VOLUNTAD POPULAR, VOLUNTAD PARTIDISTA

pleno1-680x365Nuestro sistema constitucional se asienta sobre las bases del modelo parlamentario, lo cual significa que el pueblo sólo elige a los órganos colegiados que le representan (los Parlamentos o los plenos de los Ayuntamientos), pero no a otros cargos públicos unipersonales, como son los Presidentes de los Gobiernos (sea el estatal o los autonómicos) y los alcaldes, que sólo son designados por los anteriores. Según esta teoría, los máximos mandatarios de los diversos ejecutivos y de las corporaciones municipales ocupan su puesto en la medida en que cuenten con el respaldo y el apoyo de los miembros de las Asambleas legislativas o de la mayoría de los concejales.

Esta manera de ejercer la política ha funcionado con relativa fortuna a lo largo de los siglos en muchos países. La forma de elección de cargos y el funcionamiento habitual de las instituciones tienen su lógica cuando las mayorías formadas para elegir a los dirigentes son construidas sobre una correlación clara entre la voluntad popular y voluntad partidista. En ocasiones, resulta muy sencillo interpretar los deseos del electorado. Por lo tanto, determinadas alianzas derivadas de las evidentes similitudes ideológicas y programáticas de los partidos deben aceptarse como normales en la marcha de un sistema parlamentario. Si la fuerza más votada no obtiene la mayoría absoluta, no tiene por qué gobernar, siempre y cuando otros grupos se unan para conformar una sólida mayoría superior a la suya. Así se ha ideado, así funciona y así debe aceptarse con normalidad. 

Distinto es, sin embargo, tener que asumir esa vía alternativa de gobernabilidad cuando los acuerdos llevados a cabo resultan claramente “contra natura” y cuando, para arrinconar a la candidatura más votada, se alían hasta cuatro o cinco siglas de muy diferente condición, porque en ese caso el procedimiento chirría. Pretender que los votantes entiendan que esos representantes a quienes acaban de elegir pacten con otros, no por proximidad de pensamiento ni por semejanza de posturas, sino simple y llanamente por privar de su cargo a quien les ha ganado en buena lid, es harto complicado. Porque cualquier ciudadano con criterio sabe que se trata de una distorsión del sistema que, no sólo roza, sino que, a veces, traspasa el límite de lo éticamente correcto. El hecho de que sea una opción legal y escrupulosa con la aritmética parlamentaria no evita que se traduzca en un enorme fraude a las auténticas pretensiones de la ciudadanía.

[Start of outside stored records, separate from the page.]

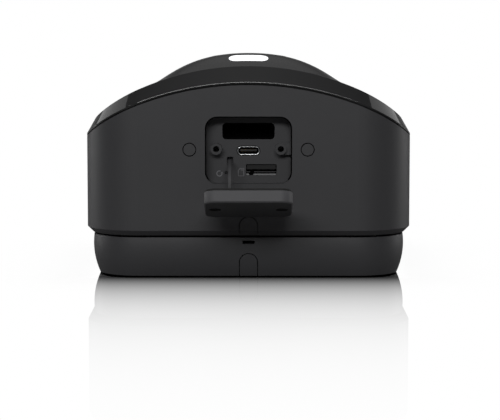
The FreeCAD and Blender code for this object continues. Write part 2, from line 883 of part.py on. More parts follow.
def make_knockouts(base_ring):
    """Thin panels that are broken out where a cable has to pass."""
    skin = block("knockout_skin", ("-knockout_width", "knockout_width"),
                 (FRONT, f"{FRONT} + knockout_depth - touch_gap"), ("body_bottom", "knockout_top"))
    outer = doc.getObject("housing_bevel")
    form = knockout_form("upper_panel", "outline_gap", "knockout_top", "body_bottom", "knockout_depth")
    sub_part("cable_knockout", overlap("cable_knockout_common", form, outer, skin))
    form = knockout_form("base_panel", "outline_gap", "base_knockout_top", "pad_thickness",
                         "base_foot_wall + 1", BASE_FRONT)
    sub_part("base_knockout", overlap("base_knockout_common", form, base_ring))


def make_plugs():
    """Flush round plugs and the screws behind them that hold the port bay."""
    plugs, screws = [], []
    for side, sign in SIGNS.items():
        centre = (f"{sign}plug_spacing / 2", "plug_level")
        plugs.append(rod(f"screw_plug_{side}", "y", centre, "plug_radius", FRONT,
                         f"{FRONT} + plug_thickness"))
        seat = f"({FRONT} + plug_pocket - touch_gap)"
        head = rod(f"bay_screw_head_{side}", "y", centre, "bay_screw_head_radius",
                   f"{seat} - bay_screw_head", seat)
        shank = rod(f"bay_screw_shank_{side}", "y", centre, "bay_screw_radius",
                    f"{seat} - 0.5", f"{seat} + bay_screw_length")
        drive = centred_drive(f"bay_screw_drive_{side}", centre, f"{seat} - bay_screw_head")
        screws.append(cut(f"bay_screw_{side}", join(f"bay_screw_blank_{side}", head, shank), drive))
    sub_part("screw_plugs", group("screw_plugs_group", *plugs))
    sub_part("bay_screws", group("bay_screws_group", *screws))


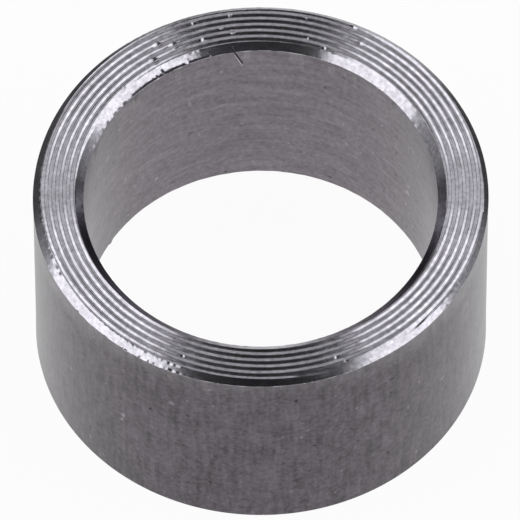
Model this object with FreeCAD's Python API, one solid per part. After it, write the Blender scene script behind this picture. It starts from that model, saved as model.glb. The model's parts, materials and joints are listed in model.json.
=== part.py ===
import FreeCAD, Part
import math
import os

# A plain turned steel bushing: one ring, cut from round tube or bar.
# Units are millimetres. The base lies on z = 0 and +Z runs along the bore.

# Main sizes
outer_diameter = 18.0
wall_thickness = 2.0
length = 9.6

# Chamfers at 45 degrees, measured along either leg
top_edge_chamfer = 0.20
top_bore_chamfer = 0.35
base_edge_chamfer = 0.08
base_bore_chamfer = 0.70

# Tool marks on the top face: shallow hollows with a narrow land between them
mark_pitch = 0.285
mark_depth = 0.035
mark_land = 0.07

# Values that follow from the sizes above
outer_radius = outer_diameter / 2
bore_radius = outer_radius - wall_thickness
face_outer_radius = outer_radius - top_edge_chamfer
face_inner_radius = bore_radius + top_bore_chamfer
face_width = face_outer_radius - face_inner_radius
mark_width = mark_pitch - mark_land
mark_count = math.floor(face_width / mark_pitch)
marks_margin = (face_width - mark_count * mark_pitch + mark_land) / 2


def point(radius, height):
    """A point of the half section, which lies in the XZ plane."""
    return FreeCAD.Vector(radius, 0, height)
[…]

Entre los dieciocho Parlamentos existentes en nuestro país (uno estatal y diecisiete autonómicos) y los más de ocho mil municipios repartidos por toda España, se han llegado a dar ejemplos de acuerdos grotescos y de uniones sorprendentes que han adulterado enteramente la voluntad popular. Ya no es sólo que el candidato más votado no gobierne (una posibilidad, en principio, aceptable) sino que puede hacerse con la alcaldía el aspirante menos votado, agraciado con dicho puesto -como si de una lotería si tratase- gracias al reparto sin pudor de los correspondientes “cromos”, por mor de algunas alianzas forzadas. Existen, pues, casos sangrantes y llamativos en los que los partidos han prescindido por completo de los deseos de la ciudadanía.

Pero el riesgo se acentúa cuando tales casos dejan de ser aislados y se generalizan, porque lo procedente entonces es debatir sobre el cambio de modelo. El sistema parlamentario sólo es bueno si funciona bien, y actualmente, con una fragmentación mayor del voto y un incremento de formaciones con presencia en los Parlamentos y en los ayuntamientos, el peligro de pactos estrambóticos y surrealistas aumenta. Ante esta realidad, por lo tanto, se impone una reflexión seria sobre si el progresivo distanciamiento entre los deseos de los elegidos y los de sus electores es el camino correcto.

Existen otras fórmulas, como la doble vuelta o la elección directa de presidentes y alcaldes, por citar algunas. Sí, sería un cambio radical, pero probablemente beneficioso. Sí, sería una modificación histórica, pero probablemente necesaria. Sí, sería un vuelco a años de tradición, pero probablemente ineludible. Todo, con tal de reducir esa enorme brecha abierta las ansias de poder de los políticos y el anhelo que les han manifestado sus votantes.